Это убийство — самая возможность его, живучесть среди эмигрантов таких диких монархических настроений через пять лет после свержения самодержавия — угнетающе подействовало на Василия Ивановича. Не то чтобы он испугался, но как-то неуютно почувствовал себя. «Как будто через стадо проходишь, черт его знает, что бык может сделать…» — как-то сказал он. Нет, скорее, скорее домой, в Москву.
Оставалось еще одно, последнее обстоятельство — трехнедельная поездка в Скандинавию.

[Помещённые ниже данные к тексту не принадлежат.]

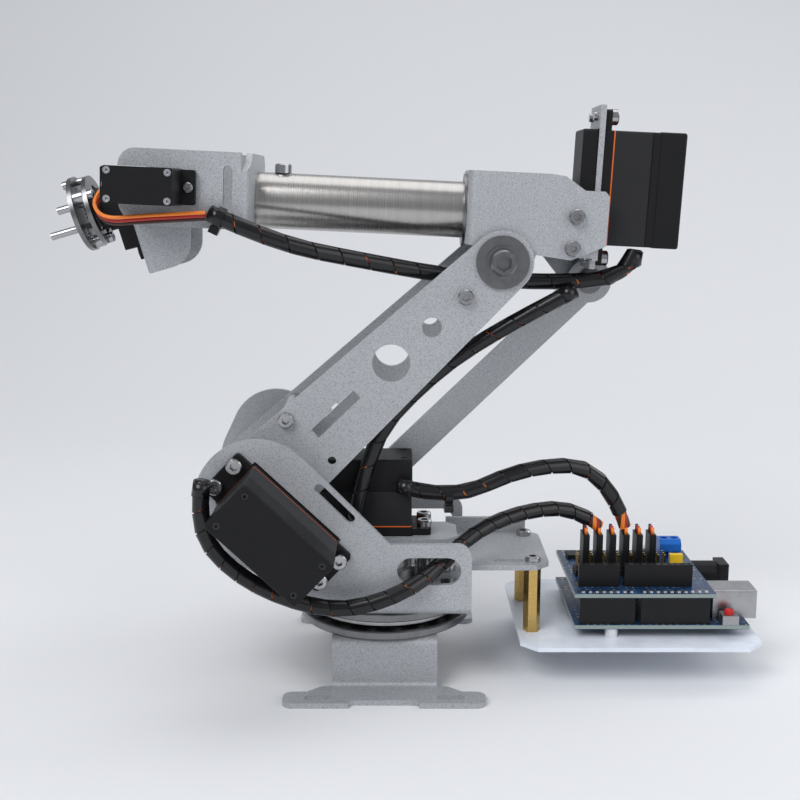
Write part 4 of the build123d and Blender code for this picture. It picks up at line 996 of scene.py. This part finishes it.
class ArmCables(bpy.types.Operator):
    """Lay the wrapped cables and the wrist's three-wire lead."""

    bl_idname = "arm.cables"
    bl_label = "Cables"

    def execute(self, context):
        sizes = context.scene.arm_sizes
        colours = context.scene.arm_colours
        wrap = wrap_finish(colours)
        bundle = bundle_finish(colours)
        tree = wrap_tree()
        inner = sizes.wrap_radius - sizes.wrap_thickness
        for name, route, body, node, length, share, bare, ends in CABLES:
            cable = cord_piece(name + "_bundle", route, inner, bundle, body, node)
            pitch = share * sizes.wrap_pitch
            cover = [wrap_piece(name + "_wrap", route, sizes, pitch, bare, tree, wrap, body)]
            for end in ends:
                before = route[1] if end == 0 else route[-2]
                label = name + ("_start" if end == 0 else "_end")
                reach = sizes.wrap_radius * SLEEVE_LENGTH
                radius = sizes.wrap_radius * SLEEVE_RADIUS
                cover.append(sleeve_piece(label, route[end], before, reach, radius, wrap, body))
            path = None if isinstance(body, str) else route_points(route)
        shades = [WIRE_BROWN, WIRE_RED, colours.wire]
        for number, shade in enumerate(shades):
            drop = (len(shades) - 1 - number) * LEAD_DROP
            route = [(x, y - number * LEAD_PITCH, z - drop) for x, y, z in LEAD_ROUTE]
            finish = wire_finish("lead_" + str(number), shade)
            name = "wrist_wire_" + str(number)
            wire = cord_piece(name, route, LEAD_RADIUS, finish, LEAD_BEND, "wrist_leads")
            route_points(route)
        for name, spot, direction, body in TIES:
            tie_piece(name, spot, direction, wrap, body)
        return {"FINISHED"}


class ArmMetal(bpy.types.Operator):
    """Paint the sheet and finish the tube, screws, spacers and horns."""

    bl_idname = "arm.metal"
    bl_label = "Metal"

    def execute(self, context):
        sizes = context.scene.arm_sizes
        colours = context.scene.arm_colours
        dress(SHEET_NODES, paint_finish(sizes, colours))
        dress(SCREW_NODES, steel_finish("screw_steel", (0.42, 0.42, 0.43), rough=0.19, grain=2400.0))
        turned = steel_finish("turned_steel", (0.22, 0.22, 0.225), rough=0.25, grain=3200.0)
        dress(TURNED_NODES, turned)
        satin = steel_finish("satin_aluminium", (0.44, 0.445, 0.455), rough=0.30, grain=2800.0)
        dress(ALUMINIUM_NODES, satin)
        dress(["forearm_tube"], tube_finish())
        return {"FINISHED"}


class ArmServos(bpy.types.Operator):
    """Finish the servo cases and put in their small screws."""

    bl_idname = "arm.servos"
    bl_label = "Servos"

    def execute(self, context):
        sizes = context.scene.arm_sizes
        colours = context.scene.arm_colours
        tree = screw_tree()
        black = steel_finish("black_screw", (0.05, 0.05, 0.055), rough=0.3, grain=2600.0)
        bright = steel_finish("small_screw", (0.66, 0.66, 0.68), rough=0.2, grain=2600.0)
        for name, servo in servo_frames().items():
            dress([name], servo_finish(name + "_case", servo, SERVO_SPLITS, sizes, colours, True))
            spots = screw_spots(servo, SERVO_SCREWS, SERVO_BACK + SERVO_HEAD_SINK)
            screw_heads(name + "_heads", spots, servo, SERVO_HEAD_RADIUS, tree, black)
        for name, servo in micro_frames().items():
            splits = (MICRO_BACK + MICRO_SPLIT,)
            dress([name], servo_finish(name + "_case", servo, splits, sizes, colours, False))
            spots = screw_spots(servo, MICRO_SCREWS, MICRO_BACK)
            screw_heads(name + "_heads", spots, servo, MICRO_HEAD_RADIUS, tree, bright)
        dress(["pitch_horn", "tool_horn"], plastic_finish("horn_plastic", (0.03, 0.03, 0.032), rough=0.35))
        return {"FINISHED"}


class ArmController(bpy.types.Operator):
    """Finish the tray, boards and connectors and add the small parts on the boards."""

    bl_idname = "arm.controller"
    bl_label = "Controller"

    def execute(self, context):
        colours = context.scene.arm_colours
        tray = plastic_finish("acrylic", colours.acrylic, rough=0.16, grain=900.0, depth=0.000008)
        dress(["controller_tray"], tray)
        dress(["main_board", "servo_shield"], board_finish(colours))
        dress(["servo_plugs", "power_jack"], plastic_finish("connector_plastic", CONNECTOR_BLACK, rough=0.38))
        dress(["reset_button"], plastic_finish("button_red", (0.55, 0.02, 0.02), rough=0.25))
        dress(["usb_socket"], steel_finish("plated_shell", PLATED_STEEL, rough=0.24, grain=1800.0))
        dress(["brass_standoffs"], split_finish(
            "standoffs", lambda work: work.along((1, 0, 0)).above(BRASS_END),
            ((0.66, 0.44, 0.15), 0.24, 1.0), ((0.75, 0.76, 0.78), 0.3, 0.2)))
        dress(["board_sockets"], split_finish(
            "sockets", lambda work: work.along((1, 0, 0)).above(SOCKETS_END),
            (CONNECTOR_BLACK, 0.4, 0.0), (PLATED_STEEL, 0.3, 1.0)))
        dress(["pin_headers"], split_finish(
            "pins", lambda work: work.along((0, 0, 1)).above(SHIELD_TOP + PIN_BASE),
            (CONNECTOR_BLACK, 0.4, 0.0), (GOLD, 0.2, 1.0)))
        dress(["screw_terminal"], split_finish(
            "terminal", lambda work: work.along((0, 1, 0)).below(JUMPER_END),
            ((0.01, 0.13, 0.52), 0.28, 0.0), ((0.85, 0.55, 0.02), 0.32, 0.0)))
        self.small_parts(colours)
        return {"FINISHED"}

    def small_parts(self, colours):
        chip = plastic_finish("chip_plastic", (0.02, 0.02, 0.022), rough=0.42)
        tin = steel_finish("tinned", (0.70, 0.70, 0.72), rough=0.28, grain=2600.0)
        pale = plastic_finish("ceramic", (0.55, 0.42, 0.25), rough=0.5)
        at = BOARD_LEFT
        chips = [((at + left, front, top), (at + right, back, top + thickness))
                 for (left, front), (right, back), top, thickness in CHIPS]
        mesh_piece("chips", blocks(chips), chip, "waist", False)
        tree = block_tree()
        legs = [(at + LEGS_LEFT + n * PIN_PITCH / 2, y, SHIELD_TOP)
                for n in range(LEG_COUNT) for y in LEG_ROWS]
        pads = [(at + start + (n + 0.5) * PIN_PITCH, PAD_ROW, SHIELD_TOP)
                for start, count in PAD_RUNS for n in range(count)]
        crystal = [(at + CRYSTAL_PLACE[0], CRYSTAL_PLACE[1], BOARD_TOP)]
        groups = [(LEG_SIZE, legs), (PAD_SIZE, pads), (CRYSTAL_SIZE, crystal)]
        small_blocks("tinned_parts", groups, tree, tin)
        resistors = [(at + start + n * spacing, y, top)
                     for start, spacing, y, top, count in RESISTOR_ROWS for n in range(count)]
        small_blocks("chip_resistors", [(RESISTOR_SIZE, resistors)], tree, pale)
        cans = [(at + x, y, SHIELD_TOP, CAN_RADIUS, CAN_HEIGHT) for x, y in CAN_PLACES]
        mesh_piece("capacitors", drums(cans), tin, "waist", False)
        for row, shade in enumerate([colours.wire, WIRE_RED, WIRE_BROWN]):
            y = PLUGS_FRONT + row * PIN_PITCH
            places = [(at + PLUGS_LEFT + (column + 0.5) * PIN_PITCH, y, PLUG_TOP) for column in PLUG_COLUMNS]
            tails = drums([(*place, TAIL_RADIUS, TAIL_HEIGHT) for place in places], TAIL_SIDES)
            finish = wire_finish("tail_" + str(row), shade)
            mesh_piece("plug_tails_" + str(row), tails, finish, "waist", True)


class ArmPanel(bpy.types.Panel):
    """The steps, the sizes and the colours."""

    bl_idname = "VIEW3D_PT_arm"
    bl_label = "Robot arm"
    bl_space_type = "VIEW_3D"
    bl_region_type = "UI"
    bl_category = "Arm"

    def draw(self, context):
        for step in STEPS:
            self.layout.operator(step.bl_idname)
        for group in (context.scene.arm_sizes, context.scene.arm_colours):
            for name in group.__annotations__:
                self.layout.prop(group, name)


STEPS = (ArmStage, ArmCables, ArmMetal, ArmServos, ArmController)
CLASSES = (ArmSizes, ArmColours, *STEPS, ArmPanel)


def register():
    for item in CLASSES:
        bpy.utils.register_class(item)
    bpy.types.Scene.arm_sizes = bpy.props.PointerProperty(type=ArmSizes)
    bpy.types.Scene.arm_colours = bpy.props.PointerProperty(type=ArmColours)


def unregister():
    del bpy.types.Scene.arm_colours
    del bpy.types.Scene.arm_sizes
    for item in reversed(CLASSES):
        bpy.utils.unregister_class(item)


def main():
    register()
    for step in STEPS:
        group, action = step.bl_idname.split(".")
        getattr(getattr(bpy.ops, group), action)()


if __name__ == "__main__":
    main()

Незадолго до нашего отъезда в Копенгаген в Берлин приехала из Москвы секретарь Владимира Ивановича Немировича-Данченко Ольга Сергеевна Бокшанская. Привезла с собой много писем от московских друзей. Кроме писем от товарищей по театру она передала Василию Ивановичу письма от Эфроса, Смирновой, Санина, его давнишней корреспондентки А. В. Агапитовой, которая подробно писала о жизни его сестер Александры Ивановны и Софьи Ивановны, об их воспитаннице Наташе, о племяннице Вере, о положении с квартирой на Малой Никитской.
От этих писем и от рассказов Ольги Сергеевны о театре и театрах, о жизни в Москве, — а рассказывала она очень живо и интересно, с умным пониманием, что именно интересует ее слушателей, — в Москву захотелось уже совершенно нестерпимо.
Был день, когда Василий Иванович совсем было решил отказаться от гастрольной поездки, придумал даже такой выход: он даст в Берлине, Ковно, Риге большие концерты с тем, чтобы сбор шел в пользу остающейся за границей части группы. Этим он думал компенсировать то, что они потеряли бы с его отказом ехать в Скандинавию. Но не тут-то было — был договор с неустойкой в валюте. А никакие концерты в Берлине и в Прибалтике валюты, которая могла бы идти в сравнение с датскими и шведскими кронами, дать не могли. Надо было ехать.